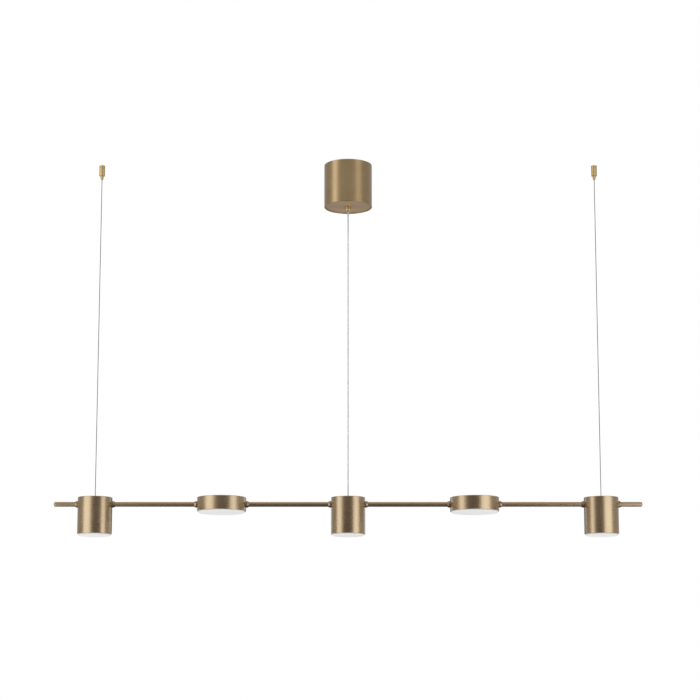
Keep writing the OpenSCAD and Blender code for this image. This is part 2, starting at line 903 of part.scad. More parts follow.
module disc_housing(x) {
    outline = concat(
        [[0, disc_top]],
        arc(disc_r - edge_r, disc_top - edge_r, edge_r, 90, 0, 3),
        [[disc_r, disc_bottom + 0.3], [disc_r - 0.3, disc_bottom], [disc_bore, disc_bottom]],
        groove(disc_bore, disc_bottom + disc_bead),
        [[disc_bore, disc_top - top_plate], [0, disc_top - top_plate]]);
    color("darkgoldenrod")
        difference() {
            union() {
                translate([x, 0, 0])
                    turned(outline);
                both_sides(x, disc_r - disc_pad_depth)
                    cylinder(h = disc_pad_depth + pad_h, r = collar_r);
                for (i = [0:3])
                    translate([x, 0, carrier_top])
                        rotate([0, 0, 90 * i + 45])
                            translate([disc_boss_place, 0, 0])
                                cylinder(h = disc_top - top_plate / 2 - carrier_top, r = 3.5);
            }
            both_sides(x, disc_r - disc_pad_depth - 1)
                cylinder(h = disc_pad_depth + pad_h + 2, r = axle_r + run_gap);
            for (i = [0:3])
                translate([x, 0, carrier_top - 1])
                    rotate([0, 0, 90 * i + 45])
                        translate([disc_boss_place, 0, 0])
                            cylinder(h = 7, r = screw_r + thread_gap);
        }
}

module disc_carrier(x) {
    color("silver")
        translate([x, 0, carrier_top - carrier_t])
            difference() {
                cylinder(h = carrier_t, r = carrier_r);
                translate([0, 0, -1])
                    cylinder(h = carrier_t + 2, r = 3);
                for (i = [0:3])
                    rotate([0, 0, 90 * i + 45])
                        translate([disc_boss_place, 0, -1])
                            cylinder(h = carrier_t + 2, r = screw_r + seat_gap);
            }
}

module disc_led_board(x) {
    lead_h = carrier_t + 1;
    color("ivory")
        translate([x, 0, disc_board_top - board_t]) {
            difference() {
                union() {
                    cylinder(h = board_t, r = carrier_r - 1.5);
                    chips([[12, 8], [24, 14], [34, 20]]);
                }
                for (i = [0:3])
                    rotate([0, 0, 90 * i + 45])
                        translate([disc_boss_place, 0, -1])
                            cylinder(h = board_t + 2, r = screw_r + seat_gap);
            }
            translate([0, 0, board_t - 0.2])
                cylinder(h = lead_h + 0.2, r = 0.9);
        }
}

module disc_screws(x) {
    color("silver")
        for (i = [0:3])
            translate([x, 0, disc_board_top - board_t])
                rotate([0, 0, 90 * i + 45])
                    translate([disc_boss_place, 0, 0]) {
                        translate([0, 0, -0.6])
                            cylinder(h = 0.6, r = 2.6);
                        translate([0, 0, -0.3])
                            cylinder(h = 0.3 + board_t + carrier_t + 5, r = screw_r);
                    }
}

module left_gripper_body() { gripper_body(-wire_x); }
module right_gripper_body() { gripper_body(wire_x); }
module left_release_spring() { release_spring(-wire_x); }
module right_release_spring() { release_spring(wire_x); }
module left_release_nose() { release_nose(-wire_x); }
module right_release_nose() { release_nose(wire_x); }
module left_grip_balls() { grip_balls(-wire_x); }
module right_grip_balls() { grip_balls(wire_x); }
module left_wire() { wire(-wire_x); }
module right_wire() { wire(wire_x); }
module left_cylinder_housing() { cylinder_head(-wire_x, bush_r); }
module centre_cylinder_housing() { cylinder_head(0, gland_r); }
module right_cylinder_housing() { cylinder_head(wire_x, bush_r); }
module left_cylinder_diffuser() { diffuser(-wire_x, cyl_bore, cyl_bottom, cyl_bead, cyl_skirt); }
module centre_cylinder_diffuser() { diffuser(0, cyl_bore, cyl_bottom, cyl_bead, cyl_skirt); }
module right_cylinder_diffuser() { diffuser(wire_x, cyl_bore, cyl_bottom, cyl_bead, cyl_skirt); }
module left_disc_housing() { disc_housing(-head_pitch); }
module left_disc_carrier() { disc_carrier(-head_pitch); }
module left_disc_led_board() { disc_led_board(-head_pitch); }
module left_disc_screws() { disc_screws(-head_pitch); }
module left_disc_diffuser() { diffuser(-head_pitch, disc_bore, disc_bottom, disc_bead, disc_skirt); }
module right_disc_housing() { disc_housing(head_pitch); }
module right_disc_carrier() { disc_carrier(head_pitch); }
module right_disc_led_board() { disc_led_board(head_pitch); }
module right_disc_screws() { disc_screws(head_pitch); }
module right_disc_diffuser() { diffuser(head_pitch, disc_bore, disc_bottom, disc_bead, disc_skirt); }

ceiling_bracket();
earth_screw();
terminal_block();
canopy_tube();
canopy_base_plate();
canopy_side_screws();
driver_case();
driver_lid();
driver_board();
driver_input_lead();
feed_cable_tail();
grip_nipple();
grip_lock_nut();
grip_body();
grip_sleeve();
grip_grub_screw();
anchor_bases();
left_gripper_body();
right_gripper_body();
left_release_spring();
right_release_spring();
wire_tails();
left_release_nose();
left_grip_balls();
right_release_nose();
right_grip_balls();
wire_top_balls();
left_wire();
right_wire();
cable_swivel_ball();
feed_cable();
wire_bushes();
cable_gland();
end_rods();
link_rods();
rod_collars();
swivel_washers();
cylinder_cross_tubes();
cross_tube_nuts();
disc_axles();
bar_harness();
left_cylinder_housing();
centre_cylinder_housing();
right_cylinder_housing();
left_cylinder_diffuser();
centre_cylinder_diffuser();
right_cylinder_diffuser();
cylinder_heat_sinks();
cylinder_led_boards();
head_board_screws();
left_disc_housing();
left_disc_carrier();
left_disc_led_board();
left_disc_screws();
left_disc_diffuser();
right_disc_housing();
right_disc_carrier();
right_disc_led_board();
right_disc_screws();
right_disc_diffuser();
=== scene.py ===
# %% [markdown]
# # A brass pendant light, dressed on its CAD frame
# The object is a straight brass bar with five lamp heads: three upright cylinders and two flat
# discs. Two steel wires carry it and a feed cable brings the power down from a round canopy.
# The CAD model already fixes every size and place. This script loads it as a frame and gives each
# piece the form and the finish that a camera sees: rounded edges, brushed metal, opal plastic.

# %% Load the frame
import math

import bpy
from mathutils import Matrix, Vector


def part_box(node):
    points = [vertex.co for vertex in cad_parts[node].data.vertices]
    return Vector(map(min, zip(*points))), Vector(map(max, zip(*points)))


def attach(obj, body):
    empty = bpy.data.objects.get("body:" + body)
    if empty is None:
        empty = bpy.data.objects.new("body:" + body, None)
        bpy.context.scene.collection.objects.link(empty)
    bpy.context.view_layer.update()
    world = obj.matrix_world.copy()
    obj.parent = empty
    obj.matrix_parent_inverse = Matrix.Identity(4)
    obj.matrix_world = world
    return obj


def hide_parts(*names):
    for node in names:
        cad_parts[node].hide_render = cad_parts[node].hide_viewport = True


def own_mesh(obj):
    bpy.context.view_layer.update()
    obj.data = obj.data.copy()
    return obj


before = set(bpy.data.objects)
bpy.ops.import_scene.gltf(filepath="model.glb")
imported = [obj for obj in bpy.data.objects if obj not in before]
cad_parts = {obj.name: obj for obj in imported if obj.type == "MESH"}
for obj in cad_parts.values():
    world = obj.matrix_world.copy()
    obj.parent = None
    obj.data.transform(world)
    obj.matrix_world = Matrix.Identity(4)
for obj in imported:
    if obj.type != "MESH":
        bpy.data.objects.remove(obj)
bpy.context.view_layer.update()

MM = 0.001

# %% [markdown]
# ## Camera
# The photograph was taken from a little below the bar, some 3.5 m away, so the canopy's underside
# shows clearly and the diffusers show as slivers. A small upward tilt with a slightly shifted
# lens gives that view and keeps the wires nearly parallel.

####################

• Work to complete: Transcribe nothing but the lines from the line with "ceiling_bracket();" through the line with "obj.matrix_parent_inverse = Matrix.Identity(4)", reproducing each exactly.

• Final result:
ceiling_bracket();
earth_screw();
terminal_block();
canopy_tube();
canopy_base_plate();
canopy_side_screws();
driver_case();
driver_lid();
driver_board();
driver_input_lead();
feed_cable_tail();
grip_nipple();
grip_lock_nut();
grip_body();
grip_sleeve();
grip_grub_screw();
anchor_bases();
left_gripper_body();
right_gripper_body();
left_release_spring();
right_release_spring();
wire_tails();
left_release_nose();
left_grip_balls();
right_release_nose();
right_grip_balls();
wire_top_balls();
left_wire();
right_wire();
cable_swivel_ball();
feed_cable();
wire_bushes();
cable_gland();
end_rods();
link_rods();
rod_collars();
swivel_washers();
cylinder_cross_tubes();
cross_tube_nuts();
disc_axles();
bar_harness();
left_cylinder_housing();
centre_cylinder_housing();
right_cylinder_housing();
left_cylinder_diffuser();
centre_cylinder_diffuser();
right_cylinder_diffuser();
cylinder_heat_sinks();
cylinder_led_boards();
head_board_screws();
left_disc_housing();
left_disc_carrier();
left_disc_led_board();
left_disc_screws();
left_disc_diffuser();
right_disc_housing();
right_disc_carrier();
right_disc_led_board();
right_disc_screws();
right_disc_diffuser();
=== scene.py ===
# %% [markdown]
# # A brass pendant light, dressed on its CAD frame
# The object is a straight brass bar with five lamp heads: three upright cylinders and two flat
# discs. Two steel wires carry it and a feed cable brings the power down from a round canopy.
# The CAD model already fixes every size and place. This script loads it as a frame and gives each
# piece the form and the finish that a camera sees: rounded edges, brushed metal, opal plastic.

# %% Load the frame
import math

import bpy
from mathutils import Matrix, Vector


def part_box(node):
    points = [vertex.co for vertex in cad_parts[node].data.vertices]
    return Vector(map(min, zip(*points))), Vector(map(max, zip(*points)))


def attach(obj, body):
    empty = bpy.data.objects.get("body:" + body)
    if empty is None:
        empty = bpy.data.objects.new("body:" + body, None)
        bpy.context.scene.collection.objects.link(empty)
    bpy.context.view_layer.update()
    world = obj.matrix_world.copy()
    obj.parent = empty
    obj.matrix_parent_inverse = Matrix.Identity(4)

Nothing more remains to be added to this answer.